December 26, 2013
USDA reports results of Chinese poultry slaughter plants audit
USDA's Food Safety and Inspection Service (FSIS) has posted in its website the final report entitled the "Food Safety System Governing the Production of Slaughtered Poultry Intended for Export to the United States of America."
The report describes the outcome of an on-site initial equivalence audit of four poultry slaughter establishments conducted in the People's Republic of China by FSIS on March 4-19, 2013.
The objectives of the audit were to determine the performance of China's food safety system in regards to each of the six equivalence components, including government oversight; statutory authority and food safety regulations; sanitation; hazard analysis and critical control point systems; chemical residue programmes; and microbiological testing programmes.

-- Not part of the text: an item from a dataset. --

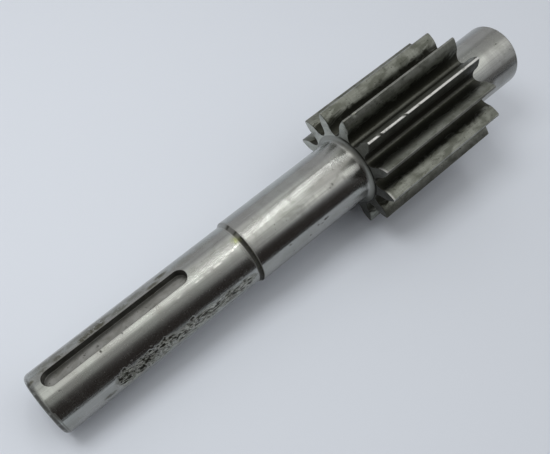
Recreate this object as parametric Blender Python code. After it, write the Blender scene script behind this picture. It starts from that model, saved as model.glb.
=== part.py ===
"""Pinion shaft: a 12-tooth spur pinion cut in one piece with its stepped, keyed shaft.

Frame: metres, +Z up. The shaft's axis is the X axis, with the origin half way along it. The
keyed drive end points to -X and the short tail journal to +X. A tooth space faces straight down
and another straight up, so the part lies on two teeth when its pinion is set on a flat surface.
"""

import math

import bmesh
import bpy

# Lengths along the shaft, in order from the drive end to the tail
KEYED_LENGTH = 0.0970
LEAD_IN_LENGTH = 0.0015
SEAT_LENGTH = 0.0615
PINION_LENGTH = 0.0670
TAIL_LENGTH = 0.0300
TOTAL_LENGTH = KEYED_LENGTH + LEAD_IN_LENGTH + SEAT_LENGTH + PINION_LENGTH + TAIL_LENGTH

# Journal radii
KEYED_RADIUS = 0.0140
SEAT_RADIUS = 0.0150
TAIL_RADIUS = 0.0150

# Edge breaks and fillets
DRIVE_CHAMFER = 0.0016
DRIVE_CHAMFER_DROP = 0.0014
TAIL_CHAMFER = 0.0008
FRONT_FILLET = 0.0024
BACK_FILLET = 0.0012
FILLET_OVERRUN = 0.0002

# 60 degree centre holes that the shaft was turned and ground on
CENTRE_RADIUS = 0.00335
PILOT_RADIUS = 0.0016
PILOT_DEPTH = 0.0065
DRILL_POINT = 0.0008

# Key seat, a closed slot with round ends; its middle stands KEY_LEAN off +Z, towards +Y
KEY_WIDTH = 0.0070
KEY_DEPTH = 0.0037
KEY_START = 0.0053
KEY_END = 0.0724
KEY_LEAN = math.radians(11.5)

# Spur teeth
TEETH = 12
MODULE = 0.004
PRESSURE_ANGLE = math.radians(20)
TIP_RADIUS = 0.0280
ROOT_RADIUS = 0.0180
TOOTH_THINNING = 0.0014
TOOTH_END_CHAMFER = 0.0003

# Fineness of the curves
ROUND_STEPS = 72
FILLET_STEPS = 4
FLANK_POINTS = 6
ROOT_POINTS = 6
KEY_END_STEPS = 12

STEEL_COLOUR = (0.53, 0.53, 0.51, 1.0)
STEEL_ROUGHNESS = 0.3


def station(distance):
    """X of a place that is distance along the shaft from the drive end."""
    return distance - TOTAL_LENGTH / 2


PINION_FRONT = station(KEYED_LENGTH + LEAD_IN_LENGTH + SEAT_LENGTH)
PINION_BACK = PINION_FRONT + PINION_LENGTH


def clear_scene():
    for old in list(bpy.data.objects):
        bpy.data.objects.remove(old)


def steel():
    material = bpy.data.materials.new("ground_steel")
    material.use_nodes = True
    shader = material.node_tree.nodes["Principled BSDF"]
    shader.inputs["Base Color"].default_value = STEEL_COLOUR
    shader.inputs["Metallic"].default_value = 1.0
    shader.inputs["Roughness"].default_value = STEEL_ROUGHNESS
    return material


def add_object(name, bm):
    bmesh.ops.recalc_face_normals(bm, faces=bm.faces)
    mesh = bpy.data.meshes.new(name)
    bm.to_mesh(mesh)
    bm.free()
    made = bpy.data.objects.new(name, mesh)
    bpy.context.collection.objects.link(made)
    return made


def centre_hole(end, inward):
    """(x, radius) points of one centre hole, from its drill point out to the end face."""
    cone = (CENTRE_RADIUS - PILOT_RADIUS) / math.tan(math.radians(30))
    return [
        (end + inward * (PILOT_DEPTH + DRILL_POINT), 0.0),
        (end + inward * PILOT_DEPTH, PILOT_RADIUS),
        (end + inward * cone, PILOT_RADIUS),
        (end, CENTRE_RADIUS),
    ]


def fillet(face, side, shaft_radius, size):
    """A concave quarter round from the shaft up into a pinion face, starting on the shaft.

    side is -1 on the front face and +1 on the back face. The round ends a little inside the
    pinion, so that the two bodies cross cleanly.
    """
    inner = face - side * FILLET_OVERRUN
    points = []
    for step in range(FILLET_STEPS + 1):
        turn = math.pi / 2 * step / FILLET_STEPS
        x = inner + side * size * (1 - math.sin(turn))
        points.append((x, shaft_radius + size * (1 - math.cos(turn))))
    return points


def shaft_profile():
    drive, tail = station(0), station(TOTAL_LENGTH)
    return [
        *centre_hole(drive, 1),
        (drive, KEYED_RADIUS - DRIVE_CHAMFER_DROP),
        (drive + DRIVE_CHAMFER, KEYED_RADIUS),
        (station(KEYED_LENGTH), KEYED_RADIUS),
        (station(KEYED_LENGTH + LEAD_IN_LENGTH), SEAT_RADIUS),
        *fillet(PINION_FRONT, -1, SEAT_RADIUS, FRONT_FILLET),
        *reversed(fillet(PINION_BACK, 1, TAIL_RADIUS, BACK_FILLET)),
        (tail - TAIL_CHAMFER, TAIL_RADIUS),
        (tail, TAIL_RADIUS - TAIL_CHAMFER),
        *reversed(centre_hole(tail, -1)),
    ]


def turned_shaft():
    """The shaft's profile spun round the X axis."""
    bm = bmesh.new()
    verts = [bm.verts.new((x, 0.0, radius)) for x, radius in shaft_profile()]
    edges = [bm.edges.new(pair) for pair in zip(verts, verts[1:])]
    bmesh.ops.spin(
        bm,
        geom=verts + edges,
        cent=(0, 0, 0),
        axis=(1, 0, 0),
        angle=2 * math.pi,
        steps=ROUND_STEPS,
        use_merge=True,
    )
    bmesh.ops.remove_doubles(bm, verts=bm.verts, dist=1e-6)
    return add_object("pinion_shaft", bm)


def involute(angle):
    return math.tan(angle) - angle


def half_tooth_angle(radius):
    """Half of the angle that a tooth takes up at this radius, on its involute flank."""
    pitch_radius = MODULE * TEETH / 2
    base_radius = pitch_radius * math.cos(PRESSURE_ANGLE)
    at_pitch = math.pi / (2 * TEETH) - TOOTH_THINNING / (2 * pitch_radius)
    here = math.acos(min(1.0, base_radius / radius))
    return at_pitch + involute(PRESSURE_ANGLE) - involute(here)


def half_gap_and_flank():
    """(radius, angle from the tooth's middle) from the middle of the root out to the tip.

    The root is half of an ellipse, from the middle of the tooth space up to the base circle.
    """
    base_radius = MODULE * TEETH / 2 * math.cos(PRESSURE_ANGLE)
    space = math.pi / TEETH
    foot = half_tooth_angle(base_radius)
    points = []
    for step in range(ROOT_POINTS):
        turn = math.pi / 2 * step / ROOT_POINTS
        radius = ROOT_RADIUS + (base_radius - ROOT_RADIUS) * (1 - math.cos(turn))
        points.append((radius, space + (foot - space) * math.sin(turn)))
    for step in range(FLANK_POINTS):
        radius = base_radius + (TIP_RADIUS - base_radius) * step / (FLANK_POINTS - 1)
        points.append((radius, half_tooth_angle(radius)))
    return points


def pinion_outline():
    """(y, z) points all the way round the teeth; each tooth starts from the root before it."""
    half = half_gap_and_flank()
    outline = []
    for tooth in range(TEETH):
        middle = 2 * math.pi * (tooth + 0.5) / TEETH
        polar = [(radius, middle - angle) for radius, angle in half]
        polar += [(radius, middle + angle) for radius, angle in reversed(half[1:])]
        outline += [(r * math.cos(a), r * math.sin(a)) for r, a in polar]
    return outline


def drawn_in(outline, distance):
    """The outline moved inward by distance, point by point along its normals."""
    moved = []
    for i, (y, z) in enumerate(outline):
        before, after = outline[i - 1], outline[(i + 1) % len(outline)]
        along = (after[0] - before[0], after[1] - before[1])
        length = math.hypot(*along)
        moved.append((y - distance * along[1] / length, z + distance * along[0] / length))
    return moved


def pinion_block():
    """The toothed block, with every tooth edge broken at both end faces."""
    full = pinion_outline()
    broken = drawn_in(full, TOOTH_END_CHAMFER)
    sections = [
        (PINION_FRONT, broken),
        (PINION_FRONT + TOOTH_END_CHAMFER, full),
        (PINION_BACK - TOOTH_END_CHAMFER, full),
        (PINION_BACK, broken),
    ]
    bm = bmesh.new()
    rings = [[bm.verts.new((x, y, z)) for y, z in outline] for x, outline in sections]
    for near, far in zip(rings, rings[1:]):
        for i, vert in enumerate(near):
            j = (i + 1) % len(near)
            bm.faces.new((vert, near[j], far[j], far[i]))
    bm.faces.new(rings[0])
    bm.faces.new(rings[-1])
    return add_object("pinion_block", bm)


def key_cutter():
    """A round-ended bar that stands on the key seat's floor."""
    radius = KEY_WIDTH / 2
    outline = []
    for centre, start in ((KEY_END - radius, -math.pi / 2), (KEY_START + radius, math.pi / 2)):
        for step in range(KEY_END_STEPS + 1):
            turn = start + math.pi * step / KEY_END_STEPS
            outline.append((station(centre) + radius * math.cos(turn), radius * math.sin(turn)))
    floor = KEYED_RADIUS - KEY_DEPTH
    bm = bmesh.new()
    base = bm.faces.new([bm.verts.new((x, y, floor)) for x, y in outline])
    raised = bmesh.ops.extrude_face_region(bm, geom=[base])["geom"]
    top = [item for item in raised if isinstance(item, bmesh.types.BMVert)]
    bmesh.ops.translate(bm, verts=top, vec=(0, 0, 2 * KEY_DEPTH))
    cutter = add_object("key_cutter", bm)
    cutter.rotation_euler.x = -KEY_LEAN
    return cutter


def combine(target, tool, operation):
    """Adds a live Boolean of a helper body, which is left out of the finished model."""
    tool.hide_render = True
    tool.display_type = "WIRE"
    modifier = target.modifiers.new(tool.name, "BOOLEAN")
    modifier.operation = operation
    modifier.solver = "EXACT"
    modifier.object = tool


def main():
    clear_scene()
    shaft = turned_shaft()
    shaft.data.materials.append(steel())
    combine(shaft, pinion_block(), "UNION")
    combine(shaft, key_cutter(), "DIFFERENCE")
    shaft.data.shade_smooth()
    shaft.data.set_sharp_from_angle(angle=math.radians(20))


main()
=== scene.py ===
"""The looks of the pinion shaft: one finely meshed body over the CAD part, lying on pale paper.

Shapes are worked out in millimetres as (d, y, z), where d is the distance along the shaft from
its drive end, and y and z are the part's own axes. Angles are turned from +Y towards +Z.
"""

import math

import bmesh
import bpy
import numpy as np
from mathutils import Matrix, Vector
from mathutils.geometry import delaunay_2d_cdt


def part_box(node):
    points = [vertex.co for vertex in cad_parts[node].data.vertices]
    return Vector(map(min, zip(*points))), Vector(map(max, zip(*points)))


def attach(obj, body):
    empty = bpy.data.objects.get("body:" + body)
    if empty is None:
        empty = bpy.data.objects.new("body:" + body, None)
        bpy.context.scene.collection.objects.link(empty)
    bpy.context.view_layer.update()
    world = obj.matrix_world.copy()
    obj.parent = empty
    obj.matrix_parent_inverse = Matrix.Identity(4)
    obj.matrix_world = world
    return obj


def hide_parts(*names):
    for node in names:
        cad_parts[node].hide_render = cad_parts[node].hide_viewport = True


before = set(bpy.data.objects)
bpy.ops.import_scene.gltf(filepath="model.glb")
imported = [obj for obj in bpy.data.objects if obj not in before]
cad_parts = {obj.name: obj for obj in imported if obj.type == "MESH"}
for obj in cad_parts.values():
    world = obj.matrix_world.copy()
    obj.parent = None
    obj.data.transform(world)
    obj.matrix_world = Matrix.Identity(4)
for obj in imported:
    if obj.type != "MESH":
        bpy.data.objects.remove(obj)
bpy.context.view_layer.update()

NODE = "pinion_shaft"
LOW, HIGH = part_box(NODE)
MM = 0.001
START = LOW.x / MM
TINY = 1e-6

# In metres: points this close are joined, and edges this short are dissolved
WELD = 2e-6
SLIVER = 1e-6

# Sizes of the shaft, as the CAD has them
KEYED_LENGTH = 97.0
SHOULDER_END = 98.5
PINION_FRONT = 160.0
PINION_BACK = 227.0
TOTAL_LENGTH = (HIGH.x - LOW.x) / MM
KEYED_RADIUS = 14.0
SEAT_RADIUS = 15.0
TAIL_RADIUS = 15.0
DRIVE_CHAMFER = 1.6
DRIVE_CHAMFER_DROP = 1.4
TAIL_CHAMFER = 0.8
FRONT_FILLET = 2.4
BACK_FILLET = 1.2
CENTRE_RADIUS = 3.35
PILOT_RADIUS = 1.6
PILOT_DEPTH = 6.5
DRILL_POINT = 0.8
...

FSIS determined that the Chinese slaughter inspection system is not comparable to the US system and therefore that poultry slaughtered in the People's Republic of China are not eligible to be imported to the US. The report also indicates that China's inspection system lacks a standardised method to assign inspection personnel to slaughter facilities and that, by splitting inspection of the viscera, body surface, and body cavity of birds among three different inspectors, the system is not consistent with the US requirements. China has indicated it intends to make the necessary changes, at which point FSIS may re-audit the system for equivalency.
This determination does not affect the FSIS decision from earlier this summer that chicken processed in China (but slaughtered in the US or Canada) has received inspection equivalent to US inspection.